DATA EXTRACT →
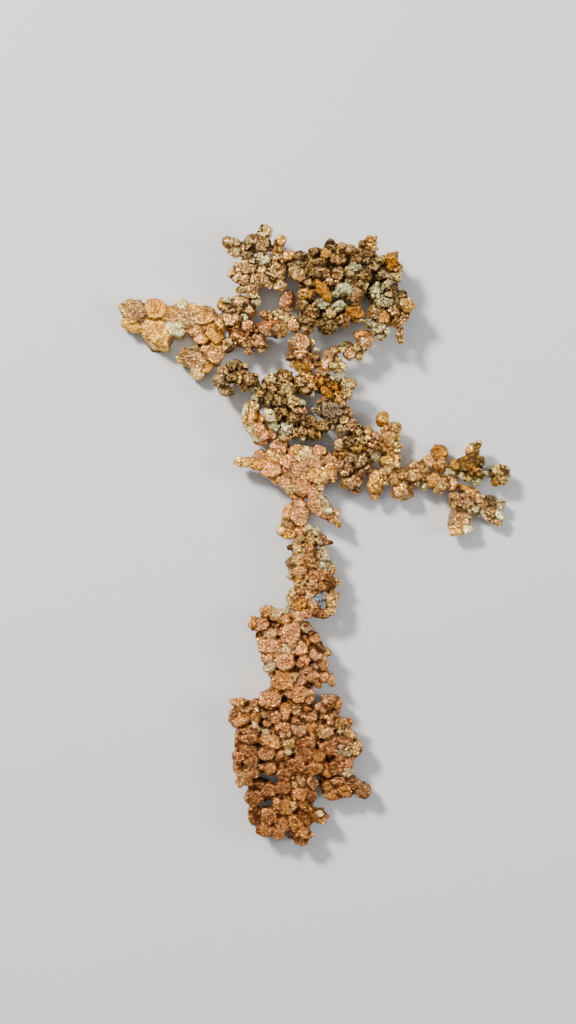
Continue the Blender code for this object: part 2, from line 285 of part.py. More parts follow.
# Name, layers, seed, colour, roughness and metallic of each branch, in the order in which they
# grew: a branch stands clear of every branch above it in this list.
BRANCHES = [
    ("trunk", TRUNK + TAIL + TRUNK_LEFT + TRUNK_RIGHT, 26, (0.48, 0.26, 0.12), 0.42, 0.75),
    ("toe", TOE, 1, (0.46, 0.27, 0.10), 0.42, 0.75),
    ("stem", STEM, 3, (0.52, 0.30, 0.13), 0.40, 0.75),
    ("lower_slab", LOWER_SLAB + FOOT, 1, (0.58, 0.30, 0.18), 0.38, 0.80),
    ("claw", CLAW, 1, (0.58, 0.36, 0.20), 0.38, 0.80),
    ("hub", HUB + HUB_RIGHT + DROPS + ORANGE_BAND, 2, (0.36, 0.20, 0.09), 0.48, 0.65),
    ("crescent", CRESCENT, 1, (0.62, 0.34, 0.16), 0.38, 0.80),
    ("column", COLUMN, 1, (0.56, 0.34, 0.22), 0.40, 0.75),
    ("strut", STRUT, 1, (0.56, 0.40, 0.22), 0.40, 0.75),
    ("spur", SPUR, 1, (0.26, 0.15, 0.08), 0.48, 0.65),
    ("crown_right", CROWN_RIGHT + CROWN_LOWER + CROWN_FALL, 5, (0.36, 0.22, 0.12), 0.46, 0.65),
    ("crown_left", CROWN_LEFT, 2, (0.50, 0.32, 0.18), 0.42, 0.75),
    ("crossbar", CROSSBAR, 1, (0.54, 0.30, 0.20), 0.40, 0.75),
    ("left_bough", LEFT_BOUGH, 1, (0.54, 0.30, 0.18), 0.40, 0.75),
    ("left_arm", LEFT_ARM, 4, (0.62, 0.34, 0.18), 0.36, 0.80),
    ("right_arm", RIGHT_ARM, 1, (0.56, 0.29, 0.13), 0.40, 0.75),
    ("upper_twig", UPPER_TWIG, 1, (0.38, 0.24, 0.08), 0.44, 0.70),
    ("lower_twig", LOWER_TWIG, 1, (0.52, 0.32, 0.17), 0.42, 0.75),
]


class Crystal:
    """One convex crystal: a unit form turned at random, fitted to its size and set in place."""

    def __init__(self, row, middle, thickness, rng):
        x, y, length, width, turn = row
        form = rng.choice(FORMS)
        spin = Euler([rng.uniform(0, math.tau) for _ in range(3)]).to_matrix()
        corners = [spin @ Vector(p) for p in form]
        reach = [max(abs(c[axis]) for c in corners) for axis in range(3)]
        self.unit = [Vector([c[axis] / reach[axis] for axis in range(3)]) for c in corners]
        self.half = Vector((length * FULLNESS, width * FULLNESS, width * thickness)) / 2
        lean = [rng.uniform(-TILT, TILT) for _ in range(2)]
        self.turn = Euler((*lean, math.radians(turn))).to_matrix()
        self.centre = Vector((x, y, middle + rng.uniform(-HEIGHT_SPREAD, HEIGHT_SPREAD)))

    def corners(self, margin=0.0):
        """The corner points, with every face moved out by about the margin."""
        half = self.half + Vector((margin, margin, margin))
        return [self.centre + self.turn @ (half * corner) for corner in self.unit]

    def box(self, margin=0.0):
        corners = self.corners(margin)
        return [[pick(c[axis] for c in corners) for axis in range(3)] for pick in (min, max)]


def clear_scene():
    for thing in list(bpy.data.objects):
        bpy.data.objects.remove(thing, do_unlink=True)


def add_object(name, work):
    """Puts a bmesh into the scene as an object of its own."""
    mesh = bpy.data.meshes.new(name)
    work.to_mesh(mesh)
    work.free()
    thing = bpy.data.objects.new(name, mesh)
    bpy.context.scene.collection.objects.link(thing)
    return thing


def add_crystals(name, crystals, margin=0.0):
    """An object that holds each crystal as a convex body of its own."""
    work = bmesh.new()
    for crystal in crystals:
        verts = [work.verts.new(c * MM) for c in crystal.corners(margin)]
        bmesh.ops.convex_hull(work, input=verts)
    bmesh.ops.dissolve_limit(
        work, angle_limit=math.radians(0.5), verts=work.verts, edges=work.edges)
    return add_object(name, work)


def add_space(name, bottom):
    """A box around the whole cluster, from a given height up. It is a cutter."""
    wide, long, high = SPACE
    work = bmesh.new()
    bmesh.ops.create_cube(work, size=MM)
    bmesh.ops.scale(work, vec=(wide, long, high), verts=work.verts)
    bmesh.ops.translate(work, vec=(0, 0, (bottom + high / 2) * MM), verts=work.verts)
    return as_cutter(add_object(name, work))


def as_cutter(thing):
    thing.hide_render = True
    thing.display_type = "WIRE"
    return thing


def boolean(thing, operation, cutter):
    step = thing.modifiers.new(cutter.name, "BOOLEAN")
    step.operation = operation
    step.solver = "EXACT"
    step.use_self = True
    step.object = cutter


def apply_modifiers(thing):
    view = thing.evaluated_get(bpy.context.evaluated_depsgraph_get())
    mesh = bpy.data.meshes.new_from_object(view)
    thing.modifiers.clear()
    thing.data = mesh


def bodies_of(work):
    """The faces of a mesh, sorted into the bodies that they belong to."""
    left, bodies = set(work.faces), []
    while left:
        queue = [left.pop()]
        body = set(queue)
        while queue:
            for edge in queue.pop().edges:
                for face in edge.link_faces:
                    if face in left:
                        left.discard(face)
                        body.add(face)
                        queue.append(face)
        bodies.append(body)
    return bodies


def keep_main_body(mesh):
    """Drops the chips that a fork's gap cuts loose."""
    work = bmesh.new()
    work.from_mesh(mesh)
    bodies = sorted(bodies_of(work), key=lambda body: sum(f.calc_area() for f in body))
    bmesh.ops.delete(work, geom=[f for body in bodies[:-1] for f in body], context="FACES")
    loose = [v for v in work.verts if not v.link_faces]
    bmesh.ops.delete(work, geom=loose, context="VERTS")
    work.to_mesh(mesh)
    work.free()


def merge_slivers(thing):
    """Takes out the narrow facets along the seams between crystals."""
    step = thing.modifiers.new("merge slivers", "DECIMATE")
    step.ratio = FACET_SHARE
    step.use_collapse_triangulate = True


def overlap(one, other):
    return all(one[0][axis] < other[1][axis] and one[1][axis] > other[0][axis] for axis in range(3))


def copper(name, colour, roughness, metallic):
    material = bpy.data.materials.new(name + "_copper")
    material.use_nodes = True
    shader = material.node_tree.nodes["Principled BSDF"]
    shader.inputs["Base Color"].default_value = (*colour, 1)
    shader.inputs["Roughness"].default_value = roughness
    shader.inputs["Metallic"].default_value = metallic
    return material


def grow_branch(name, layers, seed, grown, everywhere, above_table):
    """One branch, as a single body that keeps clear of the crystals that grew before it."""
    rng = random.Random(seed)
    crystals = [Crystal(row, middle, thickness, rng)
                for middle, thickness, rows in layers for row in rows]
    branch = add_crystals(name, crystals)
    boolean(branch, "INTERSECT", everywhere)
    boxes = [crystal.box() for crystal in crystals]
    close = [g for g in grown if any(overlap(g.box(FORK_GAP), box) for box in boxes)]
    if close:
        boolean(branch, "DIFFERENCE", as_cutter(add_crystals(name + "_gap", close, FORK_GAP)))
    apply_modifiers(branch)
    branch.data.name = name
    keep_main_body(branch.data)
    merge_slivers(branch)
    boolean(branch, "INTERSECT", above_table)
    apply_modifiers(branch)
    return branch, crystals


def centre_on_origin(branches):
    """Sets the origin below the middle of the whole cluster's box."""
    points = [v.co for branch in branches for v in branch.data.vertices]
    middle = [(min(p[axis] for p in points) + max(p[axis] for p in points)) / 2
              for axis in range(2)]
    for branch in branches:
        branch.data.transform(Matrix.Translation((-middle[0], -middle[1], 0)))


def build():
    clear_scene()
    everywhere = add_space("everywhere", -SPACE[2] / 2)
    above_table = add_space("above_table", 0.0)
    branches, grown = [], []
    for name, layers, seed, colour, roughness, metallic in BRANCHES:
        branch, crystals = grow_branch(name, layers, seed, grown, everywhere, above_table)
        branch.data.materials.clear()
        branch.data.materials.append(copper(name, colour, roughness, metallic))
        branches.append(branch)
        grown += crystals
    centre_on_origin(branches)


build()
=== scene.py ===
"""Looks of a native copper nugget that lies on its back on a pale table, seen from above.

Every branch is a cluster of crystals grown into each other. Each crystal is a copy of one of a
few unit forms, with smaller grains around it. The grains of a branch are grown together into one
skin. The skin is cracked, roughened and tarnished by attributes that say which grain it belongs
to, where it is sunk and where its edges stand out. Shade is painted into the sunk places and the
seams, glints are painted onto specks, and the edges are painted pale, partly as rubbed copper and
partly as painted highlight.
"""
import itertools
import math
import random
from dataclasses import dataclass
from typing import NamedTuple

import bpy
import numpy as np
from mathutils import Euler, Matrix, Vector


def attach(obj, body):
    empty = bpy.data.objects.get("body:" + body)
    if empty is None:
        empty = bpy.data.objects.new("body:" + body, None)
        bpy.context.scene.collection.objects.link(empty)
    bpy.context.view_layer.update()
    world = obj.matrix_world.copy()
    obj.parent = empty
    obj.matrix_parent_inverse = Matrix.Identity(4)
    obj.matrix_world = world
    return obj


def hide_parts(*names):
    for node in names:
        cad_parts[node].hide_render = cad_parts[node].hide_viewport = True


MM = 0.001
TINY = 1e-6

# How thick a crystal is, as a share of its width.
NUGGET = 1.15
PLATE = 0.95
BLOCK = 1.3
BASE = 1.25
SPECK = 1.0

# The tarnish of single crystals: colour, how much of it is bare metal, and how far the colour
# of the copper around it shows through.
ROSE = ((0.50, 0.168, 0.040), 0.95, 0.5)
PINK = ((0.42, 0.155, 0.062), 0.95, 0.5)
MAUVE = ((0.21, 0.095, 0.055), 0.85, 0.2)
RED = ((0.50, 0.095, 0.030), 0.80, 0.3)
TAN = ((0.37, 0.164, 0.046), 0.95, 0.5)
HAY = ((0.45, 0.215, 0.068), 0.95, 0.1)
GOLD = ((0.56, 0.240, 0.020), 0.95, 0.3)
YELLOW = ((0.30, 0.125, 0.002), 0.35, 0.05)
AMBER = ((0.58, 0.200, 0.006), 0.85, 0.2)
RUST = ((0.62, 0.215, 0.004), 0.10, 0.0)
PALE = ((0.82, 0.510, 0.150), 0.95, 0.3)
WHITE = ((0.95, 0.740, 0.320), 0.85, 0.15)
GREEN = ((0.62, 0.620, 0.320), 0.75, 0.15)
BLUE = ((0.20, 0.380, 0.480), 0.30, 0.0)
BROWN = ((0.12, 0.045, 0.010), 0.65, 0.1)
DARK = ((0.05, 0.021, 0.006), 0.50, 0.0)
SLATE = ((0.12, 0.080, 0.062), 0.35, 0.0)
GRAY = ((0.15, 0.100, 0.060), 0.75, 0.1)

TARNISH = 4                  # where its tarnish stands in the row of a crystal
SPECK_SIZE = (0.95, 0.8)


def specks(middle, rows):
    """A layer of specks. Those listed as (x, y, tarnish) have the usual size and no turn."""
    return middle, SPECK, [(*row[:2], *SPECK_SIZE, row[2]) if len(row) == 3 else row for row in rows]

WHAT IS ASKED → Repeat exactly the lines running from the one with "middle = [(min(p[axis]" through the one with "bpy.context.scene.collection.objects.link(empty)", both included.

TASK RESPONSE →
    middle = [(min(p[axis] for p in points) + max(p[axis] for p in points)) / 2
              for axis in range(2)]
    for branch in branches:
        branch.data.transform(Matrix.Translation((-middle[0], -middle[1], 0)))


def build():
    clear_scene()
    everywhere = add_space("everywhere", -SPACE[2] / 2)
    above_table = add_space("above_table", 0.0)
    branches, grown = [], []
    for name, layers, seed, colour, roughness, metallic in BRANCHES:
        branch, crystals = grow_branch(name, layers, seed, grown, everywhere, above_table)
        branch.data.materials.clear()
        branch.data.materials.append(copper(name, colour, roughness, metallic))
        branches.append(branch)
        grown += crystals
    centre_on_origin(branches)


build()
=== scene.py ===
"""Looks of a native copper nugget that lies on its back on a pale table, seen from above.

Every branch is a cluster of crystals grown into each other. Each crystal is a copy of one of a
few unit forms, with smaller grains around it. The grains of a branch are grown together into one
skin. The skin is cracked, roughened and tarnished by attributes that say which grain it belongs
to, where it is sunk and where its edges stand out. Shade is painted into the sunk places and the
seams, glints are painted onto specks, and the edges are painted pale, partly as rubbed copper and
partly as painted highlight.
"""
import itertools
import math
import random
from dataclasses import dataclass
from typing import NamedTuple

import bpy
import numpy as np
from mathutils import Euler, Matrix, Vector


def attach(obj, body):
    empty = bpy.data.objects.get("body:" + body)
    if empty is None:
        empty = bpy.data.objects.new("body:" + body, None)
        bpy.context.scene.collection.objects.link(empty)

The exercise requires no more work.